I was in a gloom of despair and started seeing a doctor for depression. Little did the doctor know back then that it was substance induced mood disorders and not clinical depression and I went on for another year with alcohol, drugs and prescription pills from the doctor. That one year is a haze, I don’t remember too much, no clear incidents, no memory of any joy. Just darkness and feeling of being numb.

In recovery I learned the most harm I had done while drinking and using was to myself. I had judged myself so harshly for things that had not been in my control. I had boxed myself in the loser zone and condemned myself to a life with no joy. It was unfair and out of poor perception. In order to work on my very low level of self-esteem, I had to start by accepting my life for what it had been since childhood and stop blaming myself for life’s challenges. I forgave my father for what he did- he didn’t know better back then and I embraced the child in me for reacting the way I did.

The journey from self loathing to self love happened faster than I imagined. I was told in the rooms that as an alcoholic and addict, I was not responsible for my disease but I needed to take responsibility for my recovery. I needed to forgive myself for all my actions and make amends to myself every day. I strutted through the 12 steps and I began to learn and love myself more. A part of learning to love myself was to learn and pick up some tools of self care. I was to experiment with hobbies, learn new skills, hangout with friends often and pamper myself with things that I like.

On my one year Thanksgiving, I actually looked myself in the mirror and told myself for the first time ever that I was proud of me. Getting more comfortable in my skin, I stopped looking to the world for their validation and approval. Over time I automatically began to get validation from what recovery had made of me and how my relationships with my loved ones improved. Working the 12 steps gave me encouragement and a feel good from deep within myself.

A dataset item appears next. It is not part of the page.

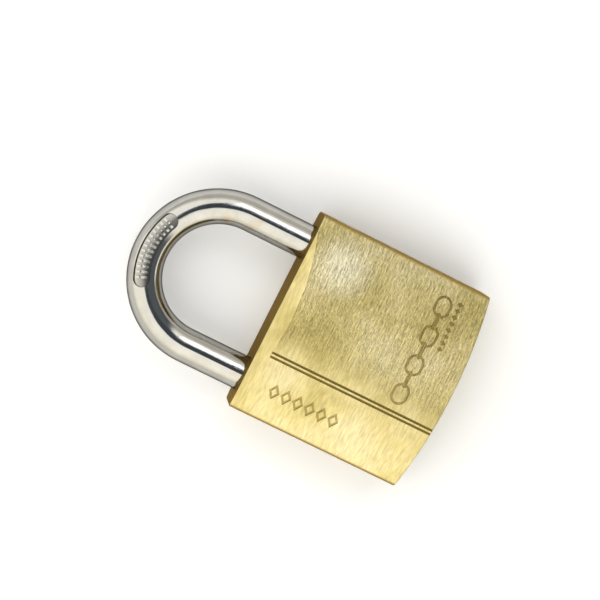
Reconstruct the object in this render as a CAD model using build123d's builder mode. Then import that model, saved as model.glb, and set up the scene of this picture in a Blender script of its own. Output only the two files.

Today thanks to the grace of a loving higher power, encouragement and support from my loved ones and the guidance from our fellowship, I love myself and accept myself for who I am. I work the principles of the progamme in all my affairs and have been blessed with sweet rewards. I see my relationship with my loved ones flourishes on a day to day basis. At work I am more efficient and sincere than I was before. There is an element of sincerity and honesty in all that I do and I have begun to notice and enjoy life and its simple pleasures in a bigger way. All of this is a feel good beyond words and has really helped pump my spirits.

About Priya:

Priya is an Addict and an Alcoholic who came into recovery at the young age of 23. She continues to work a 12 step program closely with a sponsor and has been sober for 5 years since 2011. Priya lives in New Delhi-India and has a joyous and fulfilling personal and professional life. In her free time, Priya enjoys reading, listening to music, bake and watching movies. She strongly believes that for her to keep what she has learned in recovery, she must share her experience, strength and hope with other recovering Addicts and Alcoholics.